Supporting Aerodynamic Technologies Through Aerospace Electronics Manufacturing
Advanced aerodynamic design and CFD analysis set stringent requirements for the electronic systems that control and monitor aircraft performance. High-reliability PCB fabrication, rigid-flex solutions, thermal optimization, and vibration-resistant assembly are essential to translate aerodynamic excellence into safe, efficient, and mission-capable aerospace platforms.
FAQs
Q1: Why is CFD important in modern aircraft design?
A1: CFD enables early performance prediction, parametric optimization, and simulation of complex flows, significantly reducing development time and cost when combined with wind tunnel validation.

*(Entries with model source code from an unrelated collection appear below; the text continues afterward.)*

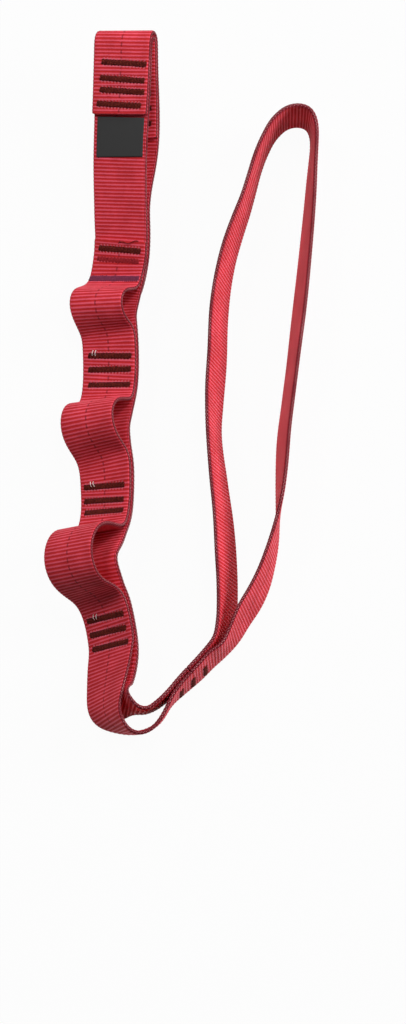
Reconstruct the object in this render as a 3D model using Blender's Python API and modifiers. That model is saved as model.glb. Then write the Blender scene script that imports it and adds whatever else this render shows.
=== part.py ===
"""Multi-loop webbing strap: a sewn top eye, a chain of slack pockets and one big foot loop.

Two lengths of flat tape are held together by bar tacks. The main tape lies behind the chain as
its straight back, turns through the throat, goes once round the foot loop and comes back up the
chain as its front, which is left slack between the tack groups to form the pockets. At the top
the main tape folds over to make the eye, and a second tape covers that fold.

The strap lies on a surface as it was laid out: the foot loop stands on its edge, the chain lies
rolled on its lower edge, and the eye curls up. Metres, +Z up, the strap's length along Y.
"""

import math

import bmesh
import bpy
import numpy as np
from mathutils import Matrix, Vector

# Tape
TAPE_WIDTH = 0.0254
TAPE_THICKNESS = 0.0018
TAPE_EDGE = 0.0004
LAYER_GAP = 0.0003
SEAM_GAP = 0.0003

# How the strap is laid out
STRAP_LENGTH = 0.300
STRAP_SPREAD = 0.114

# Eye, pockets and throat
EYE_LENGTH = 0.076
EYE_OPENING = 0.0088
COVER_TAIL = 0.0150
FLAP_END_FRONT = 0.0340
FLAP_END_REAR = 0.0430
POCKET_RISES = (0.0119, 0.0125, 0.0146)
THROAT_OPENING = 0.0067

# Bar tacks
TACK_LENGTH = 0.0200
TACK_BAND = 0.0022
TACK_RISE = 0.0006
TACK_CORE = 0.0009
TACK_CLEARANCE = 0.00035
PAIR_PITCH = 0.0043
TACK_PITCH = 0.0063
JUNCTION_PITCH = 0.0067
FLAP_TACKS_FRONT = (0.0134, 0.0201, 0.0250, 0.0307)
FLAP_TACKS_REAR = (0.0183, 0.0242, 0.0302, 0.0368)

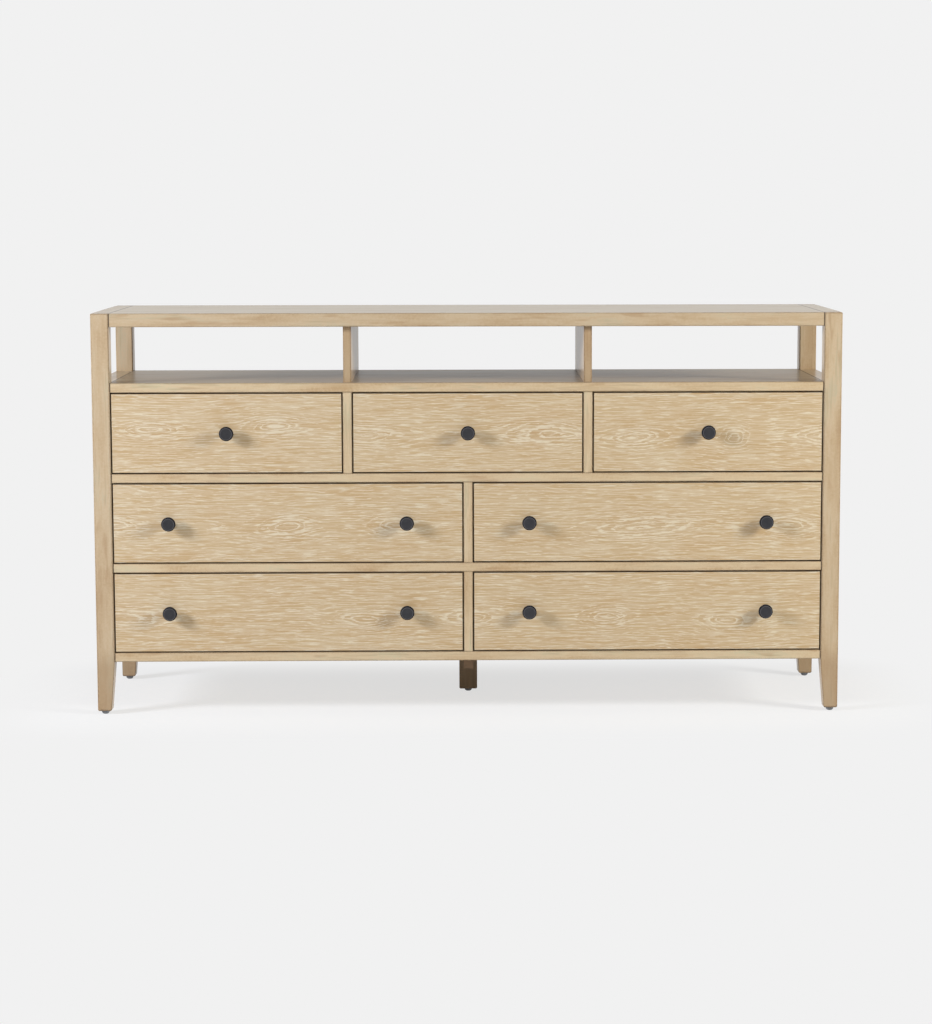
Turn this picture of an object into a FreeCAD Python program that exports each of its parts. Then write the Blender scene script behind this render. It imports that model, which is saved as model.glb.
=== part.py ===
import FreeCAD, Part

# Seven-drawer dresser with an open shelf under its top.
#
# Frame: millimetres, +Z up, +X to the right of someone who faces the drawers, which open
# towards -Y. The origin is on the floor, under the middle of the centre leg.
# Each board, rail, leg, runner and drawer piece is a solid of its own. What enters a piece
# (a tenon, a tongue, a panel edge, a dovetail) cuts its own socket there, so it always fits.

import os
import re

import Sketcher

PARTS_FOLDER = "parts"

doc = FreeCAD.newDocument("dresser")

# Driving sizes
SIZES = {
    # Case
    "case_width": 1676,
    "case_depth": 464,
    "case_height": 905,
    "post_width": 40,
    "post_ease": 1.5,
    "foot_width": 31,
    "foot_ease": 2.5,
    "face_setback": 1,
    "top_thickness": 30,
    "open_bay_height": 125,
    "shelf_thickness": 21,
    "underside_height": 121,
    "rail_thickness": 20,
    "rail_depth": 50,
    "back_rail_depth": 40,
    "stile_width": 20,
    "bearer_width": 40,
    # Joints of the case
    "tenon_length": 12,
    "tenon_thickness": 12,
    "tenon_shoulder": 3,
    "tongue_length": 10,
    "tongue_thickness": 8,
    "tongue_stop": 20,
    "stile_tenon": 7,
    "stile_shoulder": 6,
    # Panels
    "panel_thickness": 12,
    "panel_recess": 8,
    "panel_groove": 8,
    "bottom_thickness": 6,
    "bottom_drop": 2,
    "back_inset": 16,
    "back_thickness": 6,
    "back_rabbet": 10,
    "back_top_drop": 5,
    # Shelf dividers
    "divider_thickness": 18,
    "divider_setback": 15,
    "divider_dado": 6,
    "divider_ease": 1.5,
    # Centre leg and its stretcher
    "centre_leg_width": 42,
    "centre_leg_setback": 40,
    "stretcher_width": 22,
    "stretcher_drop": 28,
    # Glides
    "glide_diameter": 18,
    "glide_height": 8,
    "glide_flat": 9,
    "glide_swell": 15,
    "glide_swell_height": 2.5,
    # Drawers
    "reveal": 2.5,
    "front_thickness": 20,
    "front_ease": 1,
    "drawer_back_gap": 37,
    "side_thickness": 15,
    "drawer_back_thickness": 12,
    "box_lift": 8,
    "box_drop": 20,
    "tail_length": 14,
    "drawer_bottom_thickness": 6,
    "drawer_bottom_lift": 10,
    "drawer_bottom_groove": 6,
    # Runners
    "runner_height": 20,
    "runner_start": 4,
    "runner_seat": 10,
    "channel_depth": 7,
    "runner_gap": 0.4,
    "runner_play": 0.3,
    # Knobs
    "knob_spacing": 533,
    "knob_diameter": 32.5,
    "knob_face_diameter": 27.6,
    "knob_projection": 25,
    "knob_head": 9,
    "knob_edge": 0.8,
    "knob_rim": 0.8,
    "knob_dish": 0.4,
    "knob_neck_diameter": 11,
    "knob_base_diameter": 18,
    "knob_base_depth": 3,
    # Overrun of every cut past the face that it opens
    "overrun": 1,
}

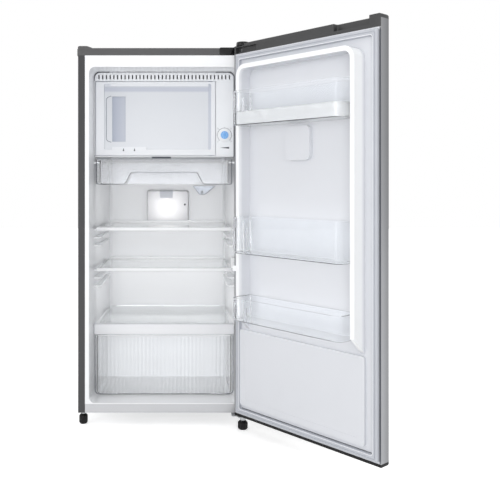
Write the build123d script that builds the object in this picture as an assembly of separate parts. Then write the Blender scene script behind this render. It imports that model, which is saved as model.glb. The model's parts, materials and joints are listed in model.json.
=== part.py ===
from build123d import *
import os
from math import cos, radians, sin, sqrt

# A single door refrigerator with an inner freezer box, its door standing open.
# Sizes are millimetres. x runs from the middle of the cabinet towards the hinge side,
# y from the front plane of the cabinet towards its back, and z up from the floor.
# The finished pieces are moved together so that the middle of the whole footprint is the origin.

# Cabinet shell
CABINET_WIDTH = 530.0
CABINET_DEPTH = 520.0
CABINET_HEIGHT = 1111.0
CABINET_BOTTOM = 40.0
SHEET = 0.6
SHEET_BEND = 1.2
FRONT_RETURN = 21.5
REAR_RETURN = 14.0
BEAD_PLACES = (-150.0, 0.0, 150.0)
BEAD_WIDTH = 14.0
BEAD_RISE = 2.0
PAN_SHEET = 1.5
STRIP_SHEET = 1.0
STRIP_DEPTH = 22.0

# Plastic top
TOP_CAP_HEIGHT = 23.5
TOP_CAP_OVERHANG = 3.5
TOP_CAP_LIP = 0.4
TOP_CAP_WALL = 6.0
TOP_CAP_SKIN = 3.0
CORNER_RISE = 6.5
CORNER_FLAT = 30.0
CORNER_RAMP = 20.0
CORNER_DEPTH = 52.0

# Walls, liner and foam
SIDE_WALL = 34.2
TOP_WALL = 35.5
BOTTOM_WALL = 30.0
BACK_WALL = 70.0
STEP_WALL = 35.0
STEP_ROOF = 36.0
LINER = 1.5
LINER_DRAFT = 17.3
CEILING_DROP = 10.0
LINER_CORNER = 18.0
LINER_BACK_CORNER = 14.0
STEP_RADIUS = 14.0

# Fits
SEAT_GAP = 0.3
RUN_GAP = 0.06
CLIP_GAP = 0.1
WALL_FIT = 0.05
TRIM_GAP = 0.6

# Door, drawn closed and then turned open about its hinge
DOOR_ANGLE = 130.0
DOOR_THICKNESS = 45.0
DOOR_GAP = 12.0
DOOR_FOOT_GAP = 1.0
DOOR_RISE = 4.3
DOOR_EDGE_RADIUS = 18.0
DOOR_HEM = 5.5
TOP_TRIM_HEIGHT = 30.3
TOP_TRIM_CROWN = 7.8
BOTTOM_TRIM_HEIGHT = 9.0
HINGE_INSET = 20.0
HINGE_SETBACK = 16.0
HINGE_PIN_RADIUS = 4.0
HINGE_END = 41.0
HINGE_END_DROP = 7.3
HINGE_SHADE = (6.0, 93.0, 12.0)
GASKET_SQUEEZE = 1.2
GASKET_WIDTH = 15.5
GASKET_INSET_FREE = 5.5
GASKET_INSET_HINGE = 15.0
GASKET_INSET_END = 5.0
GRIP_FROM_END = (36.0, 149.0)
GRIP_DEPTH = 17.0
GRIP_LEDGE = 10.0
END_BUMP_LENGTH = 36.0
END_BUMP_RISE = 3.6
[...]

Q2: What are the limitations of CFD compared to wind tunnel testing?
A2: CFD may underpredict high-lift or stall characteristics and requires substantial resources for accurate unsteady flow simulation. Physical testing remains essential for validation of critical phenomena.
Q3: How do aerodynamic designs affect avionics and PCB requirements?
A3: They influence vibration profiles, thermal loads, sensor placement, and overall system reliability, requiring ruggedized, high-performance PCBs with excellent mechanical and thermal characteristics.